I have Sony SS TSF500 (3 ohm) speaker and Onkyo TX-SR444 connected, the problem is there is not much audio volume coming from the speaker. To check if it was speaker issue, I replaced it with another 3 ohm speaker but the result the same. Also I reset the Onkyo AV incase there was some setting issue.

I want to know if it was safe for the amp if I serially connect two 3 ohm speakers and would it produce a good output rather than a low volume when connected individually.

Any and all help is appreciated.


----------



## Wayne A. Pflughaupt (Apr 13, 2006)

Check the menu – all channels have internal gain level controls.

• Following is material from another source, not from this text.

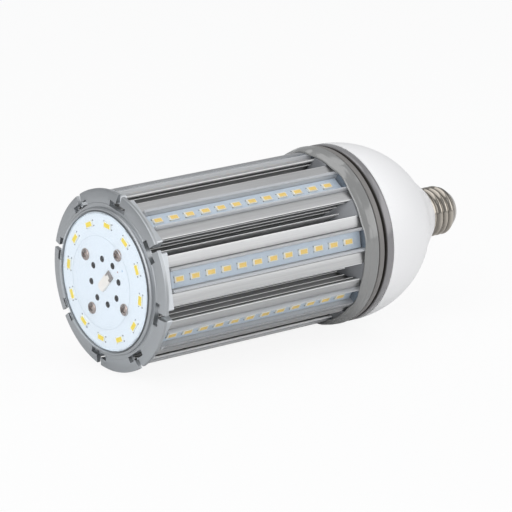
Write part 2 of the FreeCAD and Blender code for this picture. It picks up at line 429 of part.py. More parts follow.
base.setExpression("Placement.Base.x", ex("-base_station"))
glass = new_body("base_insulator")
turned(glass, "cone", [("shell_end - 0.2", "0"), ("shell_end - 0.2", "thread_root - shell_skin"), ("cone_end", "cone_end_radius - shell_skin"), ("cone_end + 0.1", "cone_end_radius - 0.6"),
                       ("glass_end", "glass_radius"), ("glass_end", "contact_radius - 1.6"), ("glass_end - 1", "contact_radius - 1.6"), ("glass_end - 1", "0")])
tip = new_body("centre_contact")
turned(tip, "button", [("glass_end - 1", "0"), ("glass_end - 1", "contact_radius - 1.7"), ("glass_end", "contact_radius - 1.7"), ("glass_end", "contact_radius"), ("glass_end + 1", "contact_radius"),
                       ("contact_end - 0.6", "contact_radius - 1.2"), ("contact_end", "contact_radius - 2.6"), ("contact_end", "0")])

doc.recompute()
NODES = [o for o in doc.Objects if o.TypeId == "PartDesign::Body" or o is base]
for o in doc.Objects:
    if "Invalid" in o.State or "Error" in o.State:
        raise RuntimeError("%s: %s" % (o.Name, o.State))
for o in NODES:
    if o.Shape.isNull() or not o.Shape.isValid() or not o.Shape.Solids:
        raise RuntimeError("bad shape " + o.Label)

os.makedirs("parts", exist_ok=True)
for o in NODES:
    o.Shape.exportStep("parts/%s.step" % o.Label)
    box = o.Shape.BoundBox
    print("%-16s solids %2d volume %9.1f x %7.2f..%7.2f r %.2f" % (o.Label, len(o.Shape.Solids), o.Shape.Volume, box.XMin, box.XMax, max(box.YMax, box.ZMax)))
print("nodes", len(NODES))
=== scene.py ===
import math

import bmesh
import bpy
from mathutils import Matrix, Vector


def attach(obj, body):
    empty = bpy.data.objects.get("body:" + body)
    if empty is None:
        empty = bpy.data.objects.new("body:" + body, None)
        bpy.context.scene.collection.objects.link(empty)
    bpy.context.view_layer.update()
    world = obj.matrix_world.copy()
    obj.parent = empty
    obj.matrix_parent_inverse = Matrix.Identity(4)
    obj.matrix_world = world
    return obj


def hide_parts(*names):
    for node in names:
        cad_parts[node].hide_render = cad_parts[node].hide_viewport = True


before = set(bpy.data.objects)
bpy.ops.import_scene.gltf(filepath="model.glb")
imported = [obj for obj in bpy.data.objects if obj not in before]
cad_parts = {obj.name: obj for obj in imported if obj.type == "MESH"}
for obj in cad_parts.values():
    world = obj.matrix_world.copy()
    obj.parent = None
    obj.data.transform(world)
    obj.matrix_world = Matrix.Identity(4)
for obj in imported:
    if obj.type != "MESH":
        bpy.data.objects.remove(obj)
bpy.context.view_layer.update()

# Studio: a pale sweep of floor under the lying lamp, a white surround, four
# soft boxes and the camera that looks down past the lit end of the lamp.
SHELL_START = 0.2045


def place(station, across=0.0, up=0.0):
    # stations are millimetres along the lamp, counted from its lit end
    return Vector((station * 0.001 - SHELL_START, across * 0.001, up * 0.001))


camera_data = bpy.data.cameras.new("camera")
camera_data.lens = 240.07
camera_data.sensor_width = 36.0
camera_data.clip_end = 20.0
camera = bpy.data.objects.new("camera", camera_data)
bpy.context.scene.collection.objects.link(camera)
forward = Vector((0.6066, 0.7480, -0.2688)).normalized()
camera.location = place(-953.8, -1294.6, 461.6)
camera.rotation_euler = forward.to_track_quat("-Z", "Y").to_euler()
bpy.context.scene.camera = camera
bpy.context.scene.view_settings.view_transform = "Standard"


def maths(tree, operation, *values, clamp=False):
    # a math node's result; each value is a number or another node's output
    node = tree.nodes.new("ShaderNodeMath")
    node.operation = operation
    node.use_clamp = clamp
    for slot, value in zip(node.inputs, values):
        if isinstance(value, bpy.types.NodeSocket):
            tree.links.new(value, slot)
        else:
            slot.default_value = value
    return node.outputs[0]


def blend(tree, share, first, second):
    mix = tree.nodes.new("ShaderNodeMixShader")
    for value, slot in zip((share, first, second), mix.inputs):
        tree.links.new(value, slot)
    return mix.outputs[0]


world = bpy.data.worlds.new("white_surround")
bpy.context.scene.world = world
world.use_nodes = True
sky = world.node_tree
sky.nodes.clear()
sky_out = sky.nodes.new("ShaderNodeOutputWorld")
sky_seen = sky.nodes.new("ShaderNodeBackground")
sky_seen.inputs["Color"].default_value = (1, 1, 1, 1)
sky_seen.inputs["Strength"].default_value = 1.0
sky_light = sky.nodes.new("ShaderNodeBackground")
sky_light.inputs["Color"].default_value = (0.96, 0.98, 1.0, 1)
sky_light.inputs["Strength"].default_value = 0.40
sky_path = sky.nodes.new("ShaderNodeLightPath")
sky_any = maths(sky, "MAXIMUM", sky_path.outputs["Is Camera Ray"], sky_path.outputs["Is Transmission Ray"])
sky.links.new(blend(sky, sky_any, sky_light.outputs[0], sky_seen.outputs[0]), sky_out.inputs[0])


def soft_box(name, where, target, size, power, tint=(1, 1, 1)):
    light = bpy.data.lights.new(name, "AREA")
    light.shape = "RECTANGLE"
    light.size, light.size_y = size
    light.energy = power
    light.color = tint
    lamp = bpy.data.objects.new(name, light)
    lamp.location = where
    lamp.rotation_euler = (Vector(target) - Vector(where)).to_track_quat("-Z", "Y").to_euler()
    bpy.context.scene.collection.objects.link(lamp)


middle = place(90)
soft_box("right_box", (0.80, -1.10, 0.56), middle, (1.8, 1.0), 7.1)
soft_box("high_box", (1.15, -0.55, 1.40), middle, (0.9, 0.6), 1.5)
soft_box("left_box", (-1.30, -0.45, 0.55), middle, (1.4, 1.4), 11.0, (0.97, 0.985, 1.0))
soft_box("top_box", (-0.25, 0.25, 1.5), middle, (1.8, 1.4), 8.0)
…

Maybe you have them turned way down.

That said, running those speakers is probably going to shorten the life of the Onkyo, if it doesn’t continuously send into “protect.” It would be best to get some 8-ohm speakers, or find a replacement Sony HTIB amplifier.

Regards, 
Wayne


----------



## x10nd (Mar 26, 2018)

By levels you mean (db) of each speaker which I put it to the max.

Would it be safe to connect two 3 ohm speakers serially?


----------



## x10nd (Mar 26, 2018)

Wayne A. Pflughaupt said:


> Check the menu – all channels have internal gain level controls. Maybe you have them turned way down.
> 
> That said, running those speakers is probably going to shorten the life of the Onkyo, if it doesn’t continuously send into “protect.” It would be best to get some 8-ohm speakers, or find a replacement Sony HTIB amplifier.
> 
> ...


By levels you mean (db) of each speaker which I put it to the max.

Would it be safe to connect two 3 ohm speakers serially?


----------



## Wayne A. Pflughaupt (Apr 13, 2006)

If by that you mean a series connection where the (-) of the first speaker goes to the (+) of the second, and the remaining (-) and (+) from each speaker goes the amplifier, yes it’s safe. But it isn’t going to get you any more volume, if that’s your issue.

Regards, 
Wayne


----------



## x10nd (Mar 26, 2018)

Wayne A. Pflughaupt said:


> If by that you mean a series connection where the (-) of the first speaker goes to the (+) of the second, and the remaining (-) and (+) from each speaker goes the amplifier, yes it’s safe. But it isn’t going to get you any more volume, if that’s your issue.
> 
> Regards,
> Wayne


Yes, and you are right it did not solve my issue regarding the volume... 
Ok, If I connect 3 speakers in series with 3Ω capacity would the sound volume remain the same or increase and I suppose its safe for the AV too?

<sigh> ..Not sure what to do with the old speakers, would like to put to a good use rather than letting them rust away..


----------



## Kal Rubinson (Aug 3, 2006)

x10nd said:


> <sigh> ..Not sure what to do with the old speakers, would like to put to a good use rather than letting them rust away..


This speaker was not designed or marketed for general audio use but was a part of a Home-Theater-in-a-Box package. I doubt if you will find a satisfactory use for it (intercom?) outside of that HTiB package.


----------